# [Dataset excerpt]
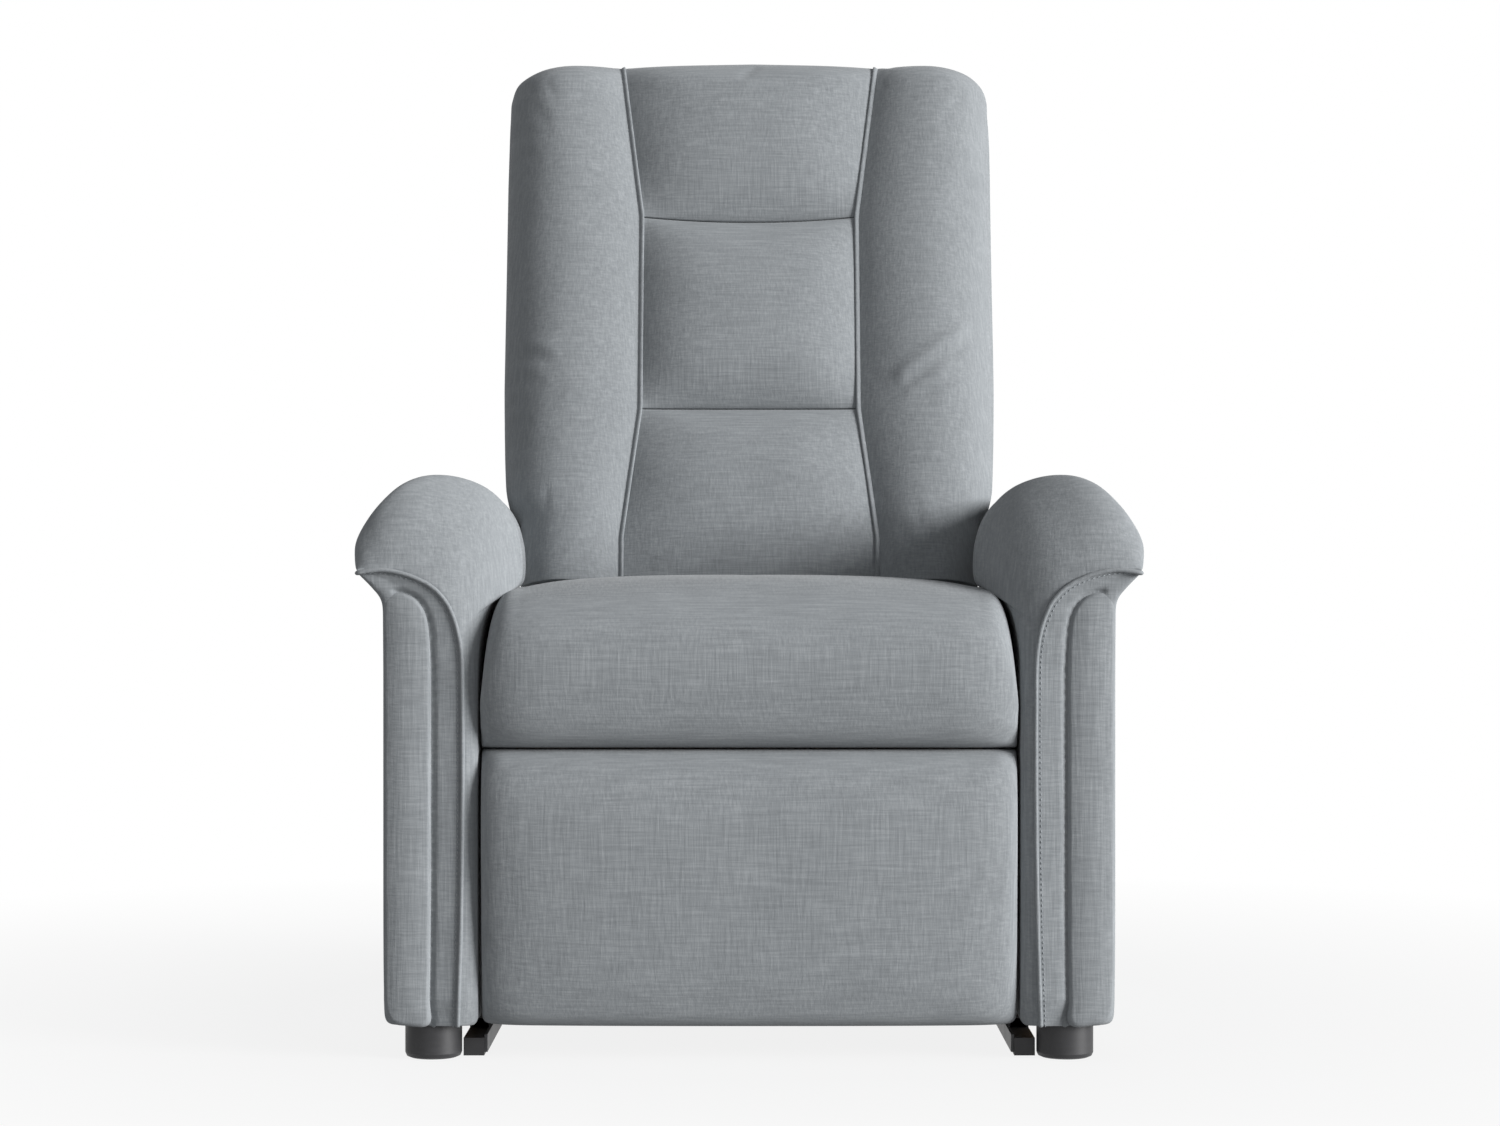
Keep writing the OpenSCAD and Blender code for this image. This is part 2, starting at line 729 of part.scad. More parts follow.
// Hinge plates on the posts, and the lever plates that the recline rod pulls
module back_brackets() {
    lever_end = recline_lever_at - back_hinge;
    turn = [[cos(back_lean), -sin(back_lean)], [sin(back_lean), cos(back_lean)]];
    lever_local = turn * lever_end;
    color(black_steel) placed() in_back() {
        both_sides() difference() {
            union() {
                plate(swing_x)
                    polygon([[-20, 0], [0, -20], [30, -10], [68, 40], [68, 108], [32, 108], [-14, 14]]);
                plate(swing_x) circle(r = 20);
                plate(frame_x, swing_x - frame_x) polygon([[36, 50], [64, 50], [64, 104], [36, 104]]);
            }
            x_bar([0, 0], main_pin_r + pin_clear, swing_x - 1, swing_x + plate_t + 1);
        }
        for (x = [recline_x - 14, recline_x + 10]) plate(x, 4) difference() {
            bar_2d([50, -4], lever_local, 24, 14);
            holes_2d([lever_local], main_pin_r + pin_clear);
        }
        x_bar(lever_local, main_pin_r, recline_x - 18, recline_x + 18);
        box([recline_x - 22, -post_front + 0.5, 6], [recline_x + 22, -post_back - 0.5, 10]);
    }
}

// Half-width of the centre column at a height s up the back
function seam_x(s) = s > high_seam ? ramp(s, high_seam, back_length, seam_half + 2, seam_half + 26)
    : s > low_seam ? ramp(s, low_seam, high_seam, seam_half, seam_half + 2)
    : ramp(s, 125, low_seam, seam_half + 22, seam_half);

// A centre cushion between heights lo and hi up the back, puffed by puff at its middle.
// wrap is how far it reaches back over the top of the frame.
module column_cushion(lo, hi, puff, top_round = 0, wrap = 0) {
    front = back_front_t - 12;
    mid = (lo + hi) / 2;
    half = (hi - lo) / 2;
    turn_s = wrap > 0 ? wrap_from : mid;
    rings = [for (u = spread(12)) concat(
        [[u * (seam_x(turn_s) - 1), cushion_back, turn_s], [u * (seam_x(lo) - 1), cushion_back, lo]],
        [for (w = spread(14)) let (
            s = mid + w * half,
            swell = sqrt(1 - pow(abs(u), 4)) * sqrt(max(0, 1 - pow(abs(w), 4))),
            roll = w > 0 ? top_round * pow(w, 8) : 0)
            [u * (seam_x(s) - 1), -front - puff * swell + roll, s]],
        wrap > 0 ? [[u * (seam_x(hi) - 1), cushion_back + wrap * 0.5, hi - 2],
                    [u * (seam_x(hi) - 1), cushion_back + wrap * 0.85, hi - 13],
                    [u * (seam_x(turn_s) - 1), cushion_back + wrap, turn_s]]
                 : [[u * (seam_x(hi) - 1), cushion_back, hi]])];
    color(fabric_grey) placed() in_back() loft(rings);
}
// Half of the gap between two centre cushions
seam_gap = 0.5;
module headrest_cushion() {
    column_cushion(high_seam + seam_gap, back_length, 16, 22, -rear_face - 6 - cushion_back);
}
module centre_cushion() { column_cushion(low_seam + seam_gap, high_seam - seam_gap, 18); }
module lower_cushion() { column_cushion(24, low_seam - seam_gap, 8); }

bolster_low = 118;
wide_from = 204;
wrap_x = frame_x + 0.4;

// Outer half-width of the back at a height s
function back_half(s) = ramp(s, wide_from - 4, wide_from + 14, low_half, half_back);

// One level ring of a bolster, starting at the inner corner of its rear wrap. Above the frame
// the wrap covers the whole bolster, and the ring draws in to round the top.
function bolster_ring(s) = let (
    k = edge_round(back_length + 1 - s, 42),
    over = s > wrap_from ? 1 : 0,
    thin = 1 - k,
    out = back_half(s) - 44 * thin,
    in = seam_x(s) + 1,
    hold = over > 0 ? in : wrap_x,
    f = back_front_t - 12 - 14 * thin,
    p = 14,
    r = -rear_face - 4 - over * (3 + 0.3 * (s - wrap_from)) - 20 * thin)
    [[hold + over, cushion_back], [hold, r], [out - 12, r],
     [out - 3, r - 10], [out, 40 - 6 * thin], [out, 0], [out - 2, -f * 0.5], [out - 9, -f * 0.85],
     [out - 22, -f - p * 0.55], [out - 44, -f - p * 0.95],
     [(in * 0.45 + out * 0.55), -f - p], [in + 24, -f - p * 0.75],
     [in + 8, -f - p * 0.4], [in, -f + 6], [in, 0]];

module back_bolster(side) {
    wide_to = wide_from + 14;
    top_steps = [39, 28, 20, 12, 6, 2, 0];
    heights = concat([bolster_low, 160, wide_from - 4, wide_to],
                     [for (k = [1:7]) wide_to + k * (wrap_from - wide_to) / 7],
                     [for (d = top_steps) back_length - d]);
    color(fabric_grey) placed() in_back() on_side(side) loft([for (s = heights)
        [for (q = bolster_ring(s)) [q[0], q[1], s]]]);
}
module back_bolster_left() { back_bolster(-1); }
module back_bolster_right() { back_bolster(1); }

// ---- Footrest linkage ----

crank_x = 10;
crank_at = swing_pivot + crank_r * [cos(crank_angle), sin(crank_angle)];

module footrest_drive_tube() {
    color(black_steel) placed() {
        difference() {
            x_bar(swing_pivot, 12, -swing_x, swing_x);
            x_bar(swing_pivot, 9, -swing_x - 1, swing_x + 1);
        }
        both_sides() plate(crank_x, 4) difference() {
            bar_2d(swing_pivot, crank_at, 18, 10);
            translate(swing_pivot) circle(r = 11);
        }
        x_bar(crank_at, crank_pin_r, -crank_x - 4, crank_x + 4);
    }
}

module swing_link(side) {
    color(black_steel) placed() on_side(side) plate(swing_x) difference() {
        union() {
            bar_2d(swing_pivot, knee, 20, 13);
            bar_2d(knee, tilt_root, 18, 11);
        }
        holes_2d([swing_pivot], main_pin_r + pin_clear);
        holes_2d([knee, tilt_root], small_pin_r + pin_clear);
    }
}
module swing_link_left() { swing_link(-1); }
module swing_link_right() { swing_link(1); }

module swing_pins() {
    color(zinc) placed() both_sides() {
        x_bar(knee, small_pin_r, extend_x, swing_x + plate_t);
        x_bar(knee, small_pin_r + 3, extend_x - 1.6, extend_x - 0.2);
        x_bar(knee, small_pin_r + 3, swing_x + plate_t, swing_x + plate_t + 1.5);
        x_bar(tilt_root, small_pin_r, tilt_x, swing_x + plate_t);
        x_bar(tilt_root, small_pin_r + 3, tilt_x - 1.6, tilt_x - 0.2);
        x_bar(tilt_root, small_pin_r + 3, swing_x + plate_t, swing_x + plate_t + 1.5);
    }
}

module extend_links() {
    color(black_steel) placed() both_sides() plate(extend_x) difference() {
        bar_2d(knee, board_pivot, 20, 11);
        holes_2d([knee, board_pivot, control_tip], small_pin_r + pin_clear);
    }
}

module extend_pins() {
    color(zinc) placed() both_sides() {
        x_bar(control_tip, small_pin_r, extend_x, swing_x + plate_t);
        x_bar(control_tip, small_pin_r + 3, extend_x - 1.5, extend_x);
        x_bar(control_tip, small_pin_r + 3, swing_x + plate_t + 0.2, swing_x + plate_t + 1.6);
    }
}

module control_links() {
    color(black_steel) placed() both_sides() plate(swing_x) difference() {
        bar_2d(control_pivot, control_tip, 18, 11);
        holes_2d([control_pivot], main_pin_r + pin_clear);
        holes_2d([control_tip], small_pin_r + 0.5);
    }
}

module tilt_links() {
    color(black_steel) placed() both_sides() plate(tilt_x) difference() {
        bar_2d(tilt_root, tilt_tip, 18, 11);
        holes_2d([tilt_root], small_pin_r + pin_clear);
        holes_2d([tilt_tip], small_pin_r + 1.6);
    }
}

bracket_v = board_v + board_t;

module footrest_brackets() {
    color(black_steel) placed() both_sides() {
        plate(bracket_x) difference() {
            union() {
                polygon([[bracket_v, 135], [bracket_v, 245], [66, 214], [72, 190], [70, 152]]);
                for (p = [board_pivot, tilt_tip]) translate(p) circle(r = 11);
            }
            holes_2d([board_pivot, tilt_tip], small_pin_r + pin_clear);
        }
        box([bracket_x - 22, bracket_v, 135], [bracket_x + plate_t, bracket_v + plate_t, 245]);
    }
}

module footrest_pins() {
    color(zinc) placed() both_sides() {
        x_bar(board_pivot, small_pin_r, bracket_x, extend_x + plate_t);
        x_bar(board_pivot, small_pin_r + 3, bracket_x - 1.6, bracket_x);
        x_bar(board_pivot, small_pin_r + 3, extend_x + plate_t + 0.2, extend_x + plate_t + 1.6);
        x_bar(tilt_tip, small_pin_r, bracket_x, tilt_x + plate_t);
        x_bar(tilt_tip, small_pin_r + 3, bracket_x - 1.6, bracket_x);
        x_bar(tilt_tip, small_pin_r + 3, tilt_x + plate_t + 0.2, tilt_x + plate_t + 1.6);
    }
}

module footrest_board() {
    color(timber) placed()
        box([-half_seat + 20, board_v, panel_low + 12], [half_seat - 20, bracket_v, panel_high - 8]);
}

pad_bulge = 64;

// One side-view ring of the footrest pad at a share u of its half-width
function panel_ring(u, n) = let (
    k = edge_round(1 - abs(u), 0.11),
    mid = (panel_low + panel_high) / 2,
    half = (panel_high - panel_low) / 2 - 9 * (1 - k),
    deep = 22 + (pad_bulge - 22) * k)
    concat([for (w = spread(n)) let (belly = 0.45 + 0.55 * pow(1 - pow(abs(w), 5), 0.6))
                [u * half_seat, board_v - deep * belly, mid + w * half]],
           [[u * half_seat, board_v, mid + half], [u * half_seat, board_v, mid - half]]);

module footrest_pad() {
    shares = [-1, -0.985, -0.965, -0.94, -0.91, -0.87, -0.7, -0.5, -0.25, 0,
              0.25, 0.5, 0.7, 0.87, 0.91, 0.94, 0.965, 0.985, 1];
    color(fabric_grey) placed() loft([for (u = shares) panel_ring(u, 12)]);
}

base_frame();
base_side_plate_left();
base_side_plate_right();
base_glides();
base_pivot_pins();
lift_link_left();
lift_link_right();
lift_torque_tube();
lift_lever_pin();
guide_link_left();
guide_link_right();
lift_motor();
lift_rod();
chassis_plate_left();
chassis_plate_right();
chassis_cross_tubes();
chassis_pivot_pins();
chassis_bolts();
seat_frame();
seat_springs();
seat_spring_clips();
seat_cushion();
arm_frame_left();
arm_frame_right();
arm_inner_left();
arm_inner_right();
arm_outer_left();
arm_outer_right();
arm_front_left();
arm_front_right();
arm_pad_left();
arm_pad_right();
arm_feet();
power_box();
footrest_motor();
footrest_rod();
recline_motor();
recline_rod();
back_frame();
back_webbing();
back_rear_panel();
back_brackets();
headrest_cushion();
centre_cushion();
lower_cushion();
back_bolster_left();
back_bolster_right();
footrest_drive_tube();
swing_link_left();
swing_link_right();
swing_pins();
extend_links();
extend_pins();
control_links();
tilt_links();
footrest_brackets();
footrest_pins();
footrest_board();
footrest_pad();
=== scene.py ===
"""Covers, pads, seams and finishes of a lift recliner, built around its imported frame.

Lengths in this file are millimetres until a mesh is made. A side-view point is (x, v, z): x across,
v the distance behind the front of the arms, z the height above the floor. The back has its own
frame (x, y, s): y rearwards from the hinge line and s up the back.
"""

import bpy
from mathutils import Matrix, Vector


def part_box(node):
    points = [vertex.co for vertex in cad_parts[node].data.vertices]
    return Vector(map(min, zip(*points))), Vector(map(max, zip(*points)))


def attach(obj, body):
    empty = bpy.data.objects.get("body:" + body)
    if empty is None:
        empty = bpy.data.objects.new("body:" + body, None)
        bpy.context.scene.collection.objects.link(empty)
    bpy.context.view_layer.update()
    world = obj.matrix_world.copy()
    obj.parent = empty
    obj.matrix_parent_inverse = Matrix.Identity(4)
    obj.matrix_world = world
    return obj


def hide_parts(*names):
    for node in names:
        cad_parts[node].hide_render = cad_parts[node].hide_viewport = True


bl_info = {
    "name": "Lift recliner upholstery",
    "version": (1, 0, 0),
    "blender": (4, 5, 0),
    "location": "3D View > Sidebar > Recliner",
    "description": "Builds the covers, pads, seams and finishes of a lift recliner around its frame",
    "category": "Object",
}

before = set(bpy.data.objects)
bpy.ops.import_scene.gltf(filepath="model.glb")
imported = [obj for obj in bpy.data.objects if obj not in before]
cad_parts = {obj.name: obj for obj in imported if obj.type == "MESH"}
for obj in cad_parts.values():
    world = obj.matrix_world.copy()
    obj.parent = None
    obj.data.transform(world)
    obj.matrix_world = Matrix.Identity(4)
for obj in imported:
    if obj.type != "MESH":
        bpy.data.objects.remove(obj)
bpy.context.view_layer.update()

from functools import partial

import bpy
import numpy as np
from bpy.props import FloatProperty, PointerProperty, StringProperty
from mathutils import Vector

MM = 1000.0

# Distance from the front of the arms to the middle of the frame
MIDDLE = -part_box("arm_front_right")[0].y * MM

# Hinge of the back, its lean when upright, its top and its two cross seams
HINGE_V, HINGE_Z = 560.0, 330.0
LEAN = np.radians(14.0)
BACK_TOP = 742.0
HIGH_SEAM, LOW_SEAM = 550.0, 320.0


# ---- Numbers to meshes ----


def room(points):
    """Side-view millimetres to the frame's metres: v is moved forward by the frame's middle."""
    return (np.asarray(points, float) - (0.0, MIDDLE, 0.0)) / MM


def joined(*axes):
    """Points from their axes. An axis that is one number is the same for all of them."""
    return np.stack(np.broadcast_arrays(*axes), -1)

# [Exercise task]
The lines to transcribe begin at the line with "obj.parent = empty" and end at the line with "obj.parent = None"; copy them exactly, both ends included.

# [Exercise answer]
    obj.parent = empty
    obj.matrix_parent_inverse = Matrix.Identity(4)
    obj.matrix_world = world
    return obj


def hide_parts(*names):
    for node in names:
        cad_parts[node].hide_render = cad_parts[node].hide_viewport = True


bl_info = {
    "name": "Lift recliner upholstery",
    "version": (1, 0, 0),
    "blender": (4, 5, 0),
    "location": "3D View > Sidebar > Recliner",
    "description": "Builds the covers, pads, seams and finishes of a lift recliner around its frame",
    "category": "Object",
}

before = set(bpy.data.objects)
bpy.ops.import_scene.gltf(filepath="model.glb")
imported = [obj for obj in bpy.data.objects if obj not in before]
cad_parts = {obj.name: obj for obj in imported if obj.type == "MESH"}
for obj in cad_parts.values():
    world = obj.matrix_world.copy()
    obj.parent = None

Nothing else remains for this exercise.